1973 Elyria High Wrestling
On March 10, 1973, Bill Pierson boldly led his four-man team into St. Johns Arena in Columbus. At stake was the state championship, a prize no other Elyria team in any sport had captured to that time. Pierson was confident. He had watched Ricky Lewis, Kenny Redd, Larry Beal and Mike Sittinger mature under his tutelage and he knew his own version of the “Big Red Machine” was capable of greatness. The championship came down to Elyria, Akron Garfield and Mentor and the lead changed hands three times on that March night but Lewis put away his opponent, the muscular John Steele of Oak Hills, in a convincing 3-1 win to grab first place in the 126-pound class to put the state crown within reach.
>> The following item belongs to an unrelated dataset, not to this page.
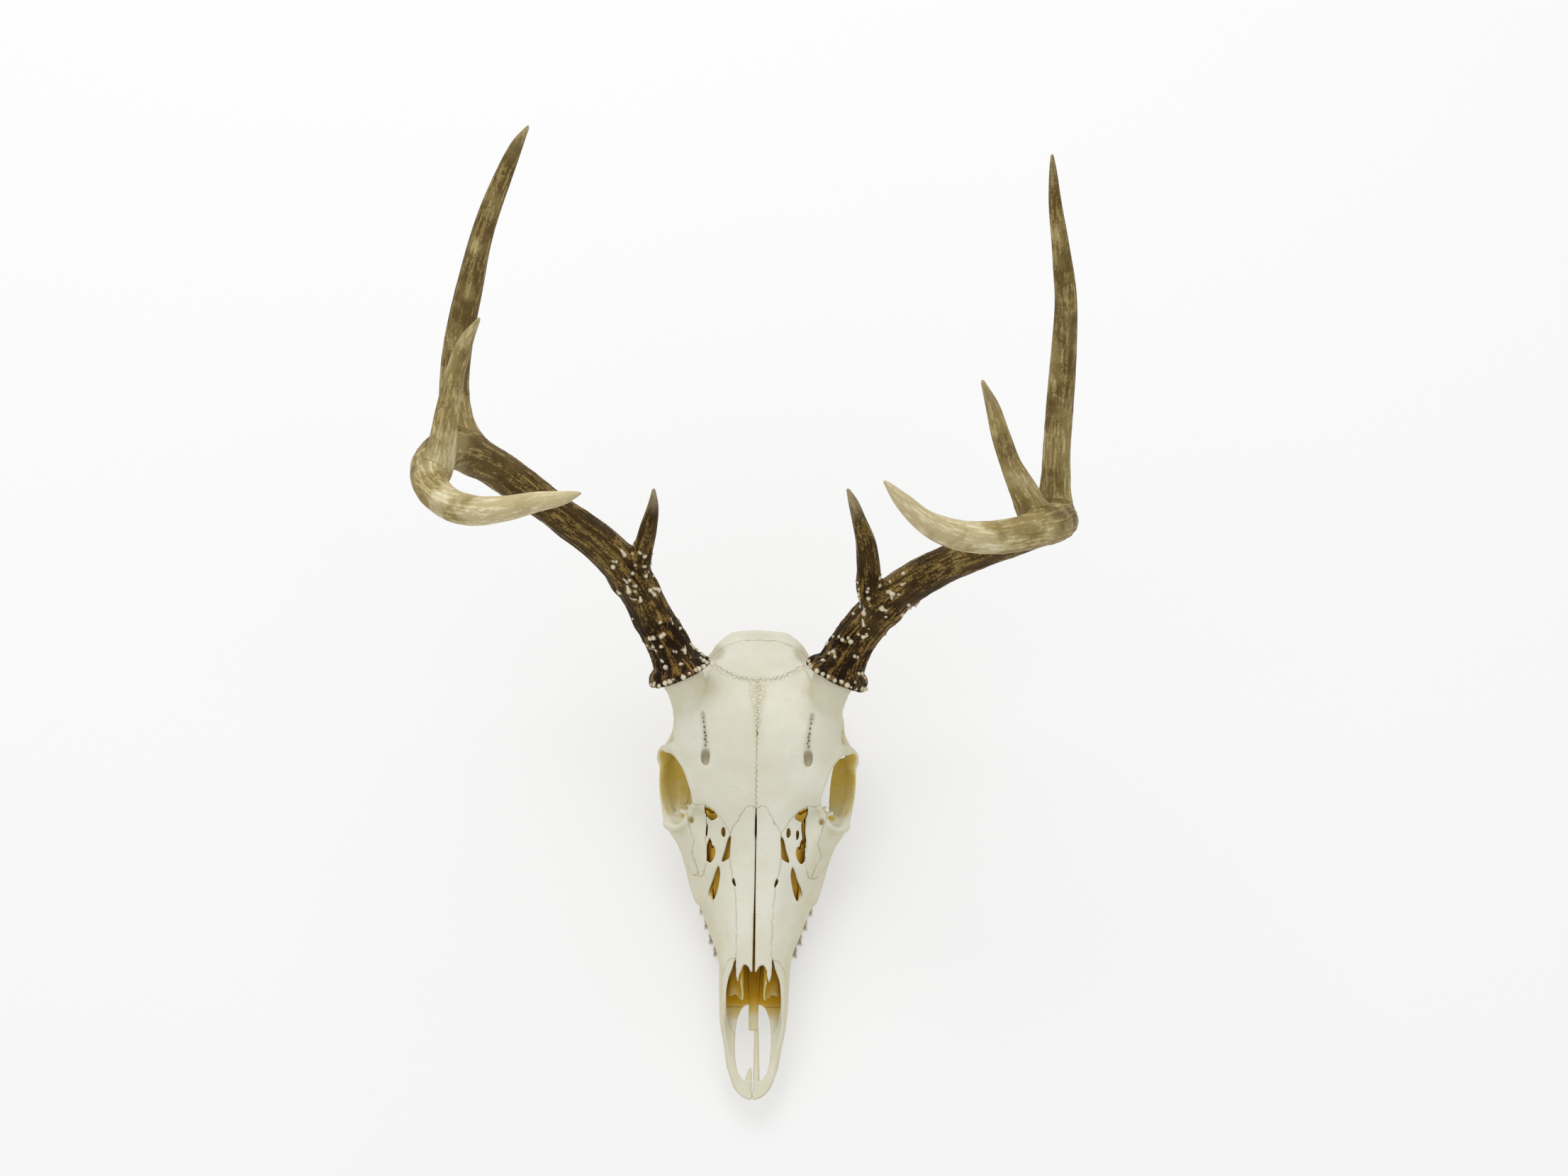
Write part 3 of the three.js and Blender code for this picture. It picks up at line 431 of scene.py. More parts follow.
# Openings between nasal, tear bone and upper jaw, seen from above.
GAPS = [
    [[22.3, 156.7], [24.2, 159.4], [27, 161.4], [30, 162.4], [29.8, 160.6], [28.4, 157.9], [25.8, 155.1],
     [24.3, 155.4]],
    [[18.8, 151.4], [19.9, 150], [19.8, 147], [18.7, 145.8], [17.8, 147], [17.9, 150]],
    [[25.9, 144.5], [27, 146.4], [28.3, 143.5], [28.6, 138], [28.1, 134.3], [26.5, 133.2], [24.4, 135.2],
     [23.5, 138.5], [24.4, 141.8], [25.6, 142.4]],
    [[14.6, 146.4], [15.8, 145.4], [17.8, 139], [19.6, 132.8], [17.2, 133.4], [15.3, 134.6], [14.8, 140]],
    [[21.6, 131], [20.6, 127], [21.3, 121.5], [23.2, 115.2], [26.2, 111.3], [27.4, 113.6], [27, 119.5],
     [25, 123.5], [22.8, 129]],
    [[12.5, 123.4], [13.4, 122], [12.5, 119.7], [11.2, 118.4], [11.4, 120.6]],
]
GAP_LOW, GAP_HIGH = 41, 92
for outline in GAPS:
    clay.carve((10, 105, 40), (34, 172, 90), prism(outline, GAP_LOW, GAP_HIGH), 0.5)
PALATE_SLIT = [[5.6, 12.6], [8.4, 16.5], [10, 24], [10.6, 33], [10.2, 43], [8.6, 50], [6.4, 54.6], [4, 56.2],
               [1, 56.4], [-1, 56.4], [-1, 13.6], [2, 12.8], [3.8, 12.2]]
clay.carve((0, 8, -3), (14, 62, 70), prism(PALATE_SLIT, -5, 70), 0.8)


def mirrored(values):
    """Both halves of the skull from its left half."""
    return np.concatenate([values[:0:-1], values], axis=0)


skull = Clay(SKULL_LOW, SKULL_HIGH)
skull.low = np.array([-(clay.size[0] - 1) * GRAIN, SKULL_LOW[1], SKULL_LOW[2]], float)
skull.depth = mirrored(clay.depth)
skull.size = np.array(skull.depth.shape)
hull = mirrored(hull)
# Left and right differ a little, as in any animal: only the left orbit lets light through its floor.
EYE_FLOOR = [(163, -39, 48), (168, -38, 41), (174, -37, 36.5), (182, -37, 35), (192, -39, 37), (200, -41, 41)]
EYE_FLOOR_HALF = 1.3
floor_y, floor_x, floor_z = np.transpose(EYE_FLOOR)
for y in np.arange(164, 200, 3):
    inner, height = np.interp(y, floor_y, floor_x), np.interp(y, floor_y, floor_z)
    skull.rod([[inner + 1, y, height, EYE_FLOOR_HALF], [inner - 8, y, height + 1, EYE_FLOOR_HALF]], 3)
LEFT_GAPS = [
    [[28.2, 157.5], [28.6, 150], [28.8, 141.6], [27.9, 142], [27.2, 147], [26.4, 153.6], [27, 156.6]],
    [[24.1, 150.8], [24.9, 149.6], [24.8, 146.6], [24, 145.2], [23.4, 147], [23.4, 149.6]],
]
RIGHT_GAPS = [[[-28.5, 156.5], [-28.2, 152], [-28.8, 147.5], [-29.3, 148], [-29, 153]]]
for outline in LEFT_GAPS + RIGHT_GAPS:
    x, y = np.mean(outline, axis=0)
    skull.carve((x - 6, y - 12, 40), (x + 6, y + 12, 90), prism(outline, GAP_LOW, GAP_HIGH), 0.4)

# The palate's slender rods lie along the middle; the right one is broken off short.
skull.rod([[2.4, 8, 15.5, 2.0], [2.1, 28, 16, 1.6], [1.9, 42.5, 17, 1.3]], 0.8)
skull.rod([[-2.6, 8, 15.5, 2.0], [-1.9, 15, 15.9, 1.6], [-1.2, 19.5, 16, 0.6]], 0.8)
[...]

In the end, Elyria edged Garfield by two points, 36-34. Beal finished third in the 155-pound class, Redd fourth at 98, and Sittinger sixth at 145 pounds.
DISTINGUISHED SERVICE
Doug Donaldson
For 32 years Doug Donaldson and Eastern Heights Junior High were synonymous. You couldn’t have one without the other. Donaldson graduated from Kent State in 1955 and that fall begin his career as a teacher and coach at Eastern Heights. The number of lives he touched during those 32 years is obviously countless. Donaldson was the consummate team player — always getting his teams ready to compete and participate at Elyria High once they left Heights. He never took himself too seriously. He always had a touch of sarcasm and interjected humor when the need was there and he always understood his teaching position took precedence to his coaching. Donaldson passed away in May, 2020.